# start of Given data

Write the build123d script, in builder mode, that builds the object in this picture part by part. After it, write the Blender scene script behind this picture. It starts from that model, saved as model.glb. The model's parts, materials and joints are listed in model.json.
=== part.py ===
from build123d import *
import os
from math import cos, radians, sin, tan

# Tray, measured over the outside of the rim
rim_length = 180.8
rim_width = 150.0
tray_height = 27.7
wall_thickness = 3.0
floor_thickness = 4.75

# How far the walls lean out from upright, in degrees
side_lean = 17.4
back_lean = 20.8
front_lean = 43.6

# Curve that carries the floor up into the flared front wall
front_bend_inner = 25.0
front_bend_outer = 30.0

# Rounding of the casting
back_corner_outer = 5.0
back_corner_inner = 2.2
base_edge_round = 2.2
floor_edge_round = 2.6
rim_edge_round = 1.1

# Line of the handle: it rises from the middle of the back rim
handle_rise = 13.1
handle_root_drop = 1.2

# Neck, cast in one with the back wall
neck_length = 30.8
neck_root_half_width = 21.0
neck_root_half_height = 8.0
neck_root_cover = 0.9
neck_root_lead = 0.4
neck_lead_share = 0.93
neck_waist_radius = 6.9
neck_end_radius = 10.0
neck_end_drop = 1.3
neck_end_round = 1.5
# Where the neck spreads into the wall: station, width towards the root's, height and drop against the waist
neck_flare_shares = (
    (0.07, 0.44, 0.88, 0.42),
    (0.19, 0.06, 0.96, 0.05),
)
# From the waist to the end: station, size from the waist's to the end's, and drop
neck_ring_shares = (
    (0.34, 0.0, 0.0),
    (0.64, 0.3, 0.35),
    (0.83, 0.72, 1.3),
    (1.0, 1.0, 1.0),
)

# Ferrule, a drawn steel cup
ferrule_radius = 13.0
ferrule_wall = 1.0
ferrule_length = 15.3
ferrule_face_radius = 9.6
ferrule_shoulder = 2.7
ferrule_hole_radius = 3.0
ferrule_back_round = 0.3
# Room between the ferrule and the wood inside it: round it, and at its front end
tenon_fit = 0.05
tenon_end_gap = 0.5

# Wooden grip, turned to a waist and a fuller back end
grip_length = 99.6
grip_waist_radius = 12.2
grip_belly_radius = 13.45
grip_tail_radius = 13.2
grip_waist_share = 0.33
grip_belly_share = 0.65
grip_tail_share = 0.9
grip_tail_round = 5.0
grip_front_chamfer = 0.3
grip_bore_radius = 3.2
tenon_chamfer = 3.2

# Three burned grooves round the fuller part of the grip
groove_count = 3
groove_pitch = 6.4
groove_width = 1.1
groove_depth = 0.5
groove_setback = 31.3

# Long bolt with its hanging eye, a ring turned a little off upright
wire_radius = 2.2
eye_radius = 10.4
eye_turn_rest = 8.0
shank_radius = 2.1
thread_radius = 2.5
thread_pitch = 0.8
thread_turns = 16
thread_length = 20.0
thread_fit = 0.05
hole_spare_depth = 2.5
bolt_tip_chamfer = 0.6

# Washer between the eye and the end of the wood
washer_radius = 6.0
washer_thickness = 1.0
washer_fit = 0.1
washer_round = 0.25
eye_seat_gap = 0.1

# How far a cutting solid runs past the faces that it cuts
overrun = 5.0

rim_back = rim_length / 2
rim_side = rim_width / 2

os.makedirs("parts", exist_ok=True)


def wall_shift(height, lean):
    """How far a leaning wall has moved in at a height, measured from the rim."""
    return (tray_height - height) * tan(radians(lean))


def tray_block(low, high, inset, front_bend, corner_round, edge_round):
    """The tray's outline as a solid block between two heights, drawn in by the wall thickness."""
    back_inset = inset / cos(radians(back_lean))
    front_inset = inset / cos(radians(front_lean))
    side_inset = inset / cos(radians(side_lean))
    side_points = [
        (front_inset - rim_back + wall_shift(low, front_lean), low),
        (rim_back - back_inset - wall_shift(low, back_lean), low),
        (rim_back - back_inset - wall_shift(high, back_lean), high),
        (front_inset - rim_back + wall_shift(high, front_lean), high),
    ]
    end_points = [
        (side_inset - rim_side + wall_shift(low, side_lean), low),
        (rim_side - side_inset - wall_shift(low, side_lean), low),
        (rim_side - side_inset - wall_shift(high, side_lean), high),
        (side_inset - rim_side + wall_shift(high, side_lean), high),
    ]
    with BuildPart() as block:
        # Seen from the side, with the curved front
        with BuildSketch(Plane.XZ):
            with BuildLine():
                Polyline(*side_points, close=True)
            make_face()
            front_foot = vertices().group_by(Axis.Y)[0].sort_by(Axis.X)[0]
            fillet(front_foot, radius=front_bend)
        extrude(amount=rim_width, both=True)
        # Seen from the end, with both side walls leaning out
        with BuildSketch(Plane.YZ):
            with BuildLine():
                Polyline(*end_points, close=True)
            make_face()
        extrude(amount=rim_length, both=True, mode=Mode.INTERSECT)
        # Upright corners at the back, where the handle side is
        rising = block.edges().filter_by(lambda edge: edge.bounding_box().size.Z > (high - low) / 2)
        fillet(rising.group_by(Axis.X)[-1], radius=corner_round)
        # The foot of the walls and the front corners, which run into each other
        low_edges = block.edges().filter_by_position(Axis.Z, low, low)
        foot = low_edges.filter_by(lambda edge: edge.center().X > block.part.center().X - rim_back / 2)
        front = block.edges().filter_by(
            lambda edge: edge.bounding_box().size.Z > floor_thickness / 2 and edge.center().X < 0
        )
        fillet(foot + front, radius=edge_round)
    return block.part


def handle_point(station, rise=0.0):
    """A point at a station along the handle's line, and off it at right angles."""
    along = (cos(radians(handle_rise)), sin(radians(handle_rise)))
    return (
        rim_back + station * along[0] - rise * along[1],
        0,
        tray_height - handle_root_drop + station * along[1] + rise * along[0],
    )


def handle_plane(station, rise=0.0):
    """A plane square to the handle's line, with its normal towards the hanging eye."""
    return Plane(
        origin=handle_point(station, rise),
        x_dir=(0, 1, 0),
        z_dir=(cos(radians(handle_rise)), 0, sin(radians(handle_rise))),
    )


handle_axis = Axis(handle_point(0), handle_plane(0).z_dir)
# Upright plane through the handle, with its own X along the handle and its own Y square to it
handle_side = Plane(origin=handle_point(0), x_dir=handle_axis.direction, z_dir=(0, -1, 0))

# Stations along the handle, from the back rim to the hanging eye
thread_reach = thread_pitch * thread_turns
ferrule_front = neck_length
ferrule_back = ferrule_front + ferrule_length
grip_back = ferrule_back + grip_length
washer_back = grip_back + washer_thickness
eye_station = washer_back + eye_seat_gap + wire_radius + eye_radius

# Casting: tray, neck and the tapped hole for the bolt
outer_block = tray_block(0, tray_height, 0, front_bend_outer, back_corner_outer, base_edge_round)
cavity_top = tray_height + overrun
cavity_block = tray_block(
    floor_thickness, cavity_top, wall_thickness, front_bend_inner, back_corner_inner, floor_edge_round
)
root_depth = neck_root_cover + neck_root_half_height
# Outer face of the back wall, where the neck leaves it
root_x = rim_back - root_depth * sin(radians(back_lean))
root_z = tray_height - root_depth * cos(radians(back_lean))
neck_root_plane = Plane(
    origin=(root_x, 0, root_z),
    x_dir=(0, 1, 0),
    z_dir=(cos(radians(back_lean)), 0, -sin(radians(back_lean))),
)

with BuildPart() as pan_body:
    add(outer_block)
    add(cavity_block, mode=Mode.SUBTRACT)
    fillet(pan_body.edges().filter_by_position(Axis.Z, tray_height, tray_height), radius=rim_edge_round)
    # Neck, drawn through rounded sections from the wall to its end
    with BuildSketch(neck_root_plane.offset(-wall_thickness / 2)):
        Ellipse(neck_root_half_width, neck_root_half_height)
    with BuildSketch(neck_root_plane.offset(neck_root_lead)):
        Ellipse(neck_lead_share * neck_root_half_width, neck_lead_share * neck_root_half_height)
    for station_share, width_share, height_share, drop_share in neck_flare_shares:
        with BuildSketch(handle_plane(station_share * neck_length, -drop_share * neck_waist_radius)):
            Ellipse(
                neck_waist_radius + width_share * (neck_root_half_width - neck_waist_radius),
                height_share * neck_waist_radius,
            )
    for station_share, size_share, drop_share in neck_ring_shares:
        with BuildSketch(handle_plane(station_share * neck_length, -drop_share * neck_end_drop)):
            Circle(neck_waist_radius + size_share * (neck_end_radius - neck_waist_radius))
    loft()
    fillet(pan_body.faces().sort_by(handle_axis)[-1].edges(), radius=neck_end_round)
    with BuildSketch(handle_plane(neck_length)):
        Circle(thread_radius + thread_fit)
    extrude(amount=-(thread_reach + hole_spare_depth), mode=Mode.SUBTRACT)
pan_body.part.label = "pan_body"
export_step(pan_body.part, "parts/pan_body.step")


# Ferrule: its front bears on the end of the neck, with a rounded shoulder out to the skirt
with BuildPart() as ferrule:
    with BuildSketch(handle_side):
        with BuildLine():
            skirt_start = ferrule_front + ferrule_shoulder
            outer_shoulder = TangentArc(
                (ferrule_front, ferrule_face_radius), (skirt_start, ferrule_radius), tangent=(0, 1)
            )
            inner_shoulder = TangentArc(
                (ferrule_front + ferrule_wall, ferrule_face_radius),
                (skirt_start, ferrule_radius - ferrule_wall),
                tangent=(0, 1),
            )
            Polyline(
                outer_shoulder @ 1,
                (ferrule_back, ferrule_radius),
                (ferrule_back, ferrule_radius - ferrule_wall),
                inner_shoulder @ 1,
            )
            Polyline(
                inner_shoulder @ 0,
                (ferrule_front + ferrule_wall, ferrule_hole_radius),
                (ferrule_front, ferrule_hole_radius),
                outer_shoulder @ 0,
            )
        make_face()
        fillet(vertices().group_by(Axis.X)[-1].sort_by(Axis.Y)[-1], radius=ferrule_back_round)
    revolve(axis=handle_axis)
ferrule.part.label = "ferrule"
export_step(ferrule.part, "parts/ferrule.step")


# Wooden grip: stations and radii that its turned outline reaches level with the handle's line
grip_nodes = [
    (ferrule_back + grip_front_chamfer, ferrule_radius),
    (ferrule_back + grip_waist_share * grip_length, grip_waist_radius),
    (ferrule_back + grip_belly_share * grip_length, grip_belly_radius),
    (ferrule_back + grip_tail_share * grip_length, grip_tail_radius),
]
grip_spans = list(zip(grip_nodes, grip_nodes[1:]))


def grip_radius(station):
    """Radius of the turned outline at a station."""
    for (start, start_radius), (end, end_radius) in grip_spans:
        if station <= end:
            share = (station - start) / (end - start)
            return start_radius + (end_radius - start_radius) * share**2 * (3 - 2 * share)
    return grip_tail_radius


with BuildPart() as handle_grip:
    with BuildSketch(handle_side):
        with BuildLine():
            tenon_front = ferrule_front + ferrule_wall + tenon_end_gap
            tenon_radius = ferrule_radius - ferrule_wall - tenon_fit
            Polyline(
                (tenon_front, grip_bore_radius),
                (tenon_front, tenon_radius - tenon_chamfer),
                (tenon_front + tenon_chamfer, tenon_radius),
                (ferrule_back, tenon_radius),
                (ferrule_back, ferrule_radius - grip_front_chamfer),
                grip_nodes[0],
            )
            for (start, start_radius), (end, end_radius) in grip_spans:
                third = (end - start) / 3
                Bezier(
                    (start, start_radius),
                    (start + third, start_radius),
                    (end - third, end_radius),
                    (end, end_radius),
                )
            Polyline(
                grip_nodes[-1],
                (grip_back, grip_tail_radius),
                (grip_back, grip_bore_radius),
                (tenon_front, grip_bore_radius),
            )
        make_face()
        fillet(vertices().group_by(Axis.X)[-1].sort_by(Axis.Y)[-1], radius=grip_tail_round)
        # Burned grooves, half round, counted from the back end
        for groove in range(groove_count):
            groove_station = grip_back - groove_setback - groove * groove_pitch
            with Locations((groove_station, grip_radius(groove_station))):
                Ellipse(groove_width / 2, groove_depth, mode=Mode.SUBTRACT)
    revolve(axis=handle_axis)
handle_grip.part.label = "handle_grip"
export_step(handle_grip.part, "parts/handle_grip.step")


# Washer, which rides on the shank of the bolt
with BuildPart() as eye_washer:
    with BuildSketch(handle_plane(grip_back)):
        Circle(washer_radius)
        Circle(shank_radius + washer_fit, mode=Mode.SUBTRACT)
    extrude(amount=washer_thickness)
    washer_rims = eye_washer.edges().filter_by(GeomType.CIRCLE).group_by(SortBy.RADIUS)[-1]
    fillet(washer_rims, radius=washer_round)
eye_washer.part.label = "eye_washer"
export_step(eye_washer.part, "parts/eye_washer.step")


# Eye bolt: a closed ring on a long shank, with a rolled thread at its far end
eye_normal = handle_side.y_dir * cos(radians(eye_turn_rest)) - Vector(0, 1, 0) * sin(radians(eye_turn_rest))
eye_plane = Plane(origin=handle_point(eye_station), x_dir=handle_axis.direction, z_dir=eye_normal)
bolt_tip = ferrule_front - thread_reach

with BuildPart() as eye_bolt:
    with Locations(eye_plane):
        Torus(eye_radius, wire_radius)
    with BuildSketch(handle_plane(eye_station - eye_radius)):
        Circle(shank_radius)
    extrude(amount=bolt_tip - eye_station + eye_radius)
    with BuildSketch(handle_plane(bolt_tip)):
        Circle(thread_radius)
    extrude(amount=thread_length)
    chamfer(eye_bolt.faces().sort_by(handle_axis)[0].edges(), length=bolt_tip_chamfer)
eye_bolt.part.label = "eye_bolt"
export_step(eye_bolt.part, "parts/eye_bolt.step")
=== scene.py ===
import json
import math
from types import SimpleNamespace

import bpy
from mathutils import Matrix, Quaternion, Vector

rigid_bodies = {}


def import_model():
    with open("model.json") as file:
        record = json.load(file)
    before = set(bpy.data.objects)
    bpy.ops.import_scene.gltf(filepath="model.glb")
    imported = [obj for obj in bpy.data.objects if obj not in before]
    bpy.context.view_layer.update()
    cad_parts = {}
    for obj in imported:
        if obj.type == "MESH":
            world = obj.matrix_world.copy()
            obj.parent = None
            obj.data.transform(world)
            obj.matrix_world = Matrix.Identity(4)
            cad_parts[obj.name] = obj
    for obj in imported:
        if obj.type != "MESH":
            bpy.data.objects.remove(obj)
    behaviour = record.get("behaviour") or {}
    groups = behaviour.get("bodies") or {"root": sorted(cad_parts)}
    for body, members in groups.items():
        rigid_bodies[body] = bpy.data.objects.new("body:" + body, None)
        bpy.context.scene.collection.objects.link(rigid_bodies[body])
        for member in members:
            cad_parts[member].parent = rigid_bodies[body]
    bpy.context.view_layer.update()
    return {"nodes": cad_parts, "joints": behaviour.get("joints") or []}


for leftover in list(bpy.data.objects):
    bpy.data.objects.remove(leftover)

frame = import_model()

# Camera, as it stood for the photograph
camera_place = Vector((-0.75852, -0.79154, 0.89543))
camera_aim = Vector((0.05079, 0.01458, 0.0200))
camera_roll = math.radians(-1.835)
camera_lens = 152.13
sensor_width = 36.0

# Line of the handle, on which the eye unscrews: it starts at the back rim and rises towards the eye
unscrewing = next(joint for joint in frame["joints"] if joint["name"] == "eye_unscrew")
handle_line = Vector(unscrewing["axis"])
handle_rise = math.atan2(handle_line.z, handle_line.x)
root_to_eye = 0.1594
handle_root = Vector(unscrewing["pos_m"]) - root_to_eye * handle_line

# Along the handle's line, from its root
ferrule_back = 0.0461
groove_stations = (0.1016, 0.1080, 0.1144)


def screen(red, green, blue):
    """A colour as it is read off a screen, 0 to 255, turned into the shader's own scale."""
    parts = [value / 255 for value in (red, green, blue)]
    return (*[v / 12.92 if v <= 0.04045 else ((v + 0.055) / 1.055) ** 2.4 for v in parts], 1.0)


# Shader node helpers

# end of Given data
# start of Given data

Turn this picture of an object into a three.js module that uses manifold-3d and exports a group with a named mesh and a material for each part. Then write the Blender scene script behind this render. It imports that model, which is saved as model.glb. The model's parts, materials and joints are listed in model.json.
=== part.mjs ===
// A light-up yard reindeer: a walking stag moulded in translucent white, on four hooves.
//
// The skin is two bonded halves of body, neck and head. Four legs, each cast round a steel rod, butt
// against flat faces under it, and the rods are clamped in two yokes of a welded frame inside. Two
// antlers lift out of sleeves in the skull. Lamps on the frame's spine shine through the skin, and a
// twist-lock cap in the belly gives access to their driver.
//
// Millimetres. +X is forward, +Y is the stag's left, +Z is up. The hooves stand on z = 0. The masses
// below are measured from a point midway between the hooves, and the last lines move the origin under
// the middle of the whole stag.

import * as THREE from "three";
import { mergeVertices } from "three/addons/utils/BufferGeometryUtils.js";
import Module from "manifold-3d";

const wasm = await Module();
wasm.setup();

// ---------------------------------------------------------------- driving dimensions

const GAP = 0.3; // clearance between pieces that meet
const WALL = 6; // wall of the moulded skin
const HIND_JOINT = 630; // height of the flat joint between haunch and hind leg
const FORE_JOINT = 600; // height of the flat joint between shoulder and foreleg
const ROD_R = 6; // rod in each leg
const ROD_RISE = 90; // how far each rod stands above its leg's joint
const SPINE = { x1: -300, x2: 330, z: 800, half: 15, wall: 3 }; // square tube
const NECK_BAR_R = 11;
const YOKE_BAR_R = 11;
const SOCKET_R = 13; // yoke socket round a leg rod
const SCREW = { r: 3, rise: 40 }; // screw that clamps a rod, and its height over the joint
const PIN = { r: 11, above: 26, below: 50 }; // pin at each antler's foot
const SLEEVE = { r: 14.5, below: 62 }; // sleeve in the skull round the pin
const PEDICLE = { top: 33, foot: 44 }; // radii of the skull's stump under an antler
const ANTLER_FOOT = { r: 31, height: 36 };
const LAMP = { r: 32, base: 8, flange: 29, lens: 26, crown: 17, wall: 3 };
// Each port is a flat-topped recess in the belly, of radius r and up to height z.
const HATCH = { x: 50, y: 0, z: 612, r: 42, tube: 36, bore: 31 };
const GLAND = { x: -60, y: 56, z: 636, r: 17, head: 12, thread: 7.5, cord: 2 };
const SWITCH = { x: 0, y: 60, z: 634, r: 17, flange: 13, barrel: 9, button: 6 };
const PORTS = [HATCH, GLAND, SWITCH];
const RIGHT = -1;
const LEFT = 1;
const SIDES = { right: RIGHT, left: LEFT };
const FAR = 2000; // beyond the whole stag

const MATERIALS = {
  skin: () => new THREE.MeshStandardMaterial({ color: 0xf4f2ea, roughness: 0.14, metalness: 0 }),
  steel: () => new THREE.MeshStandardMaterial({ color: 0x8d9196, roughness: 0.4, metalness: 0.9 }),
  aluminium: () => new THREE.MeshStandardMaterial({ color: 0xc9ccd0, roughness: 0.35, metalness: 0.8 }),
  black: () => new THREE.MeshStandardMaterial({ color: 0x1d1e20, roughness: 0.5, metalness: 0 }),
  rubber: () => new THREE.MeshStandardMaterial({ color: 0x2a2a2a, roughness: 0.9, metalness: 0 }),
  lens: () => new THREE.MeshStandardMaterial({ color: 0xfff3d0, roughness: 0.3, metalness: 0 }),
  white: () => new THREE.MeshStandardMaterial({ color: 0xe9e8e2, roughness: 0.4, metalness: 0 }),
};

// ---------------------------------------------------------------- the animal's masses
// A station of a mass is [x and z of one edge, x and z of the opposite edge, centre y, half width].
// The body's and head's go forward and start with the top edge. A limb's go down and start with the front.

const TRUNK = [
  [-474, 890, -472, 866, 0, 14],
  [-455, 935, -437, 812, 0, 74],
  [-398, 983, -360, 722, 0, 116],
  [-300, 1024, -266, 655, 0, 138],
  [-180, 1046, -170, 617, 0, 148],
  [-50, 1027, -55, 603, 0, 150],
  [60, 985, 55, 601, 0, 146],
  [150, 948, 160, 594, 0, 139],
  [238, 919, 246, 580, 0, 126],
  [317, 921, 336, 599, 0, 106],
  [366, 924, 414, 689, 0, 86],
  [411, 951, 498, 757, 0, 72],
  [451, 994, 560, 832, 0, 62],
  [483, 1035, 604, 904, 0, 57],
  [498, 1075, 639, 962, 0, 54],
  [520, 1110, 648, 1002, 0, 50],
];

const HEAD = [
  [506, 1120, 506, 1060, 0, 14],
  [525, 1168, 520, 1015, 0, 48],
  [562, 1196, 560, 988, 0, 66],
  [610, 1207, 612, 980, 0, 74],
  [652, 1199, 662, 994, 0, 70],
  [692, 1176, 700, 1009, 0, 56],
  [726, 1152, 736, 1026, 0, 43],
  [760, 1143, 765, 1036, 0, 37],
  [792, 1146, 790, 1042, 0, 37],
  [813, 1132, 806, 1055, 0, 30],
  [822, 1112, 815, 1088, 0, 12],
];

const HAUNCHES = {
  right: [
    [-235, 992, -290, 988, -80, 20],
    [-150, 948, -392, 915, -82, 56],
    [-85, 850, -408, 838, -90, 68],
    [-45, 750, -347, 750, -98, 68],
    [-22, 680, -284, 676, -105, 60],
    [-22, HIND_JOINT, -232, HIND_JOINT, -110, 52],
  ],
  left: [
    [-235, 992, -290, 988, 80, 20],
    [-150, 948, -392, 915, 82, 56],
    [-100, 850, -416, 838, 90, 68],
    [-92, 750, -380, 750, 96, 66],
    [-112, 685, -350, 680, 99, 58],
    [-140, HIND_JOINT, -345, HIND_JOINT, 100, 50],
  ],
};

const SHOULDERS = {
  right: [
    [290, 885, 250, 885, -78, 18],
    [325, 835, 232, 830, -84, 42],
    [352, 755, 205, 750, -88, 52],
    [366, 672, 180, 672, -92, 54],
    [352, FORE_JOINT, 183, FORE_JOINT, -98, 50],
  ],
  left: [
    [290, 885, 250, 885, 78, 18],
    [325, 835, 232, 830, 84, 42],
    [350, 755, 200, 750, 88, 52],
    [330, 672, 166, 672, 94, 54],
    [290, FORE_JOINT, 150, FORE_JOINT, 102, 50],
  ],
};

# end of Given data

Produce only the lines from the line containing "# Eye bolt: a" through the line containing "bpy.data.objects.remove(leftover)", inclusive of both, exactly as they stand in the entries above.

# Eye bolt: a closed ring on a long shank, with a rolled thread at its far end
eye_normal = handle_side.y_dir * cos(radians(eye_turn_rest)) - Vector(0, 1, 0) * sin(radians(eye_turn_rest))
eye_plane = Plane(origin=handle_point(eye_station), x_dir=handle_axis.direction, z_dir=eye_normal)
bolt_tip = ferrule_front - thread_reach

with BuildPart() as eye_bolt:
    with Locations(eye_plane):
        Torus(eye_radius, wire_radius)
    with BuildSketch(handle_plane(eye_station - eye_radius)):
        Circle(shank_radius)
    extrude(amount=bolt_tip - eye_station + eye_radius)
    with BuildSketch(handle_plane(bolt_tip)):
        Circle(thread_radius)
    extrude(amount=thread_length)
    chamfer(eye_bolt.faces().sort_by(handle_axis)[0].edges(), length=bolt_tip_chamfer)
eye_bolt.part.label = "eye_bolt"
export_step(eye_bolt.part, "parts/eye_bolt.step")
=== scene.py ===
import json
import math
from types import SimpleNamespace

import bpy
from mathutils import Matrix, Quaternion, Vector

rigid_bodies = {}


def import_model():
    with open("model.json") as file:
        record = json.load(file)
    before = set(bpy.data.objects)
    bpy.ops.import_scene.gltf(filepath="model.glb")
    imported = [obj for obj in bpy.data.objects if obj not in before]
    bpy.context.view_layer.update()
    cad_parts = {}
    for obj in imported:
        if obj.type == "MESH":
            world = obj.matrix_world.copy()
            obj.parent = None
            obj.data.transform(world)
            obj.matrix_world = Matrix.Identity(4)
            cad_parts[obj.name] = obj
    for obj in imported:
        if obj.type != "MESH":
            bpy.data.objects.remove(obj)
    behaviour = record.get("behaviour") or {}
    groups = behaviour.get("bodies") or {"root": sorted(cad_parts)}
    for body, members in groups.items():
        rigid_bodies[body] = bpy.data.objects.new("body:" + body, None)
        bpy.context.scene.collection.objects.link(rigid_bodies[body])
        for member in members:
            cad_parts[member].parent = rigid_bodies[body]
    bpy.context.view_layer.update()
    return {"nodes": cad_parts, "joints": behaviour.get("joints") or []}


for leftover in list(bpy.data.objects):
    bpy.data.objects.remove(leftover)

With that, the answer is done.